Wednesday, June 28, 2006

I wanted to write a nice long post about my mission trip to Denver (IT WAS AWESOME!) But I have to go to camp right now to counsel at Jr. High camp. Pray that that goes well, and I'll write (hopefully) when I get back!

Thursday, June 15, 2006

Graduation, and then some more important stuff

Hey. Sorry I haven't posted for a while. Since my last post I graduated and did all sorts of fun stuff. It's a little sad to say goodbye to so many friends--there are so many cool people that I may never really see again. But I know my closest friends will still be there and that means a lot. I never cried, though I get a little moody thinking about it.
But anyway, last night came a big blow. My mom got a phone call at 11:30 and she got all of us in the living room so she could tell us all together. My closest friend, Emily, had been hurt while counseling at basketball camp. She hit her head on the concrete and was taken to Hallock hospital and then rushed to Grand Forks because they thought it was that bad. She was bleeding from her ears and they thought she probably had fractured her skull. This was all I knew last night, and when I heard the news I cried. I was so scared. What would I do if my best friend had brain damage, or if I completely lost her. I didn't think it would be that serious, but I really didn't know. My whole family and Jon huddled and prayed, and then we went to bed. I was doing my best to trust God with all of this, but I realized that it's kind of hard to just say, "God, whatever you're doing through this and whatever your plan is, I trust that it is good." I think that would be really hard to do if I didn't have a firm foundation of faith in God. And this event really reminded me that there are no guarantees in this life. I can't assume that things will remain as they are because life just isn't that way. I was terrified that this would be a major turning point for Emily--that something would change irreversibly. Fortunately it seems she is going to be ok. I got to go visit her in G.F. today. She has been alert through everything and seems like her normal self. Of course this will still be difficult to recover from, but I am so thankful that my dear friend is going to make it through this.
Just a couple days ago I was thinking about close calls and God's grace. 5 years ago I fell on the diving board and hurt my back, but there was nothing near a spinal injury. After Kari's surgery she had a pretty close call. Who knows how many times my family and friends could have been hurt in car accidents. And now this with Emily. It could have been nothing, or it could have been much worse. The bottom line is that God has a plan for everything. Whether we like what he does or what he allows to happen, his plan is always good. "We know that in all things God works for the good of those who love him, who have been called according to his purpose."

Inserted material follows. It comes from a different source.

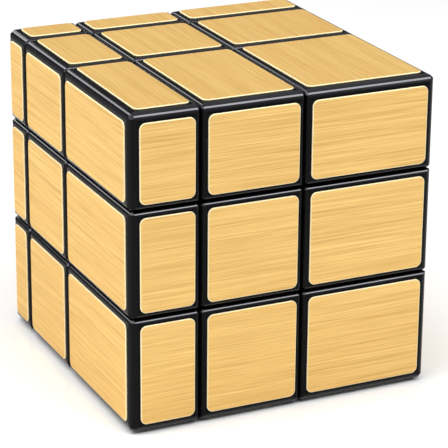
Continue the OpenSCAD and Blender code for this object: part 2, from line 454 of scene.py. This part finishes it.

So that's the news about Emily. Keep her in your prayers--hopefully no more complications will arise and she will be able to recover quickly.

So now I leave for Colorado tomorrow. 21 kids and a couple leaders on a YouthWorks! mission trip to Denver. It should be really great. After that, it's counseling at Jr. High camp, and then Bluewater family camp immediately after that. I'm so excited for all of this. If you think of me, pray for the trip (June 16-25) and Jr. High camp (June 28-July 2).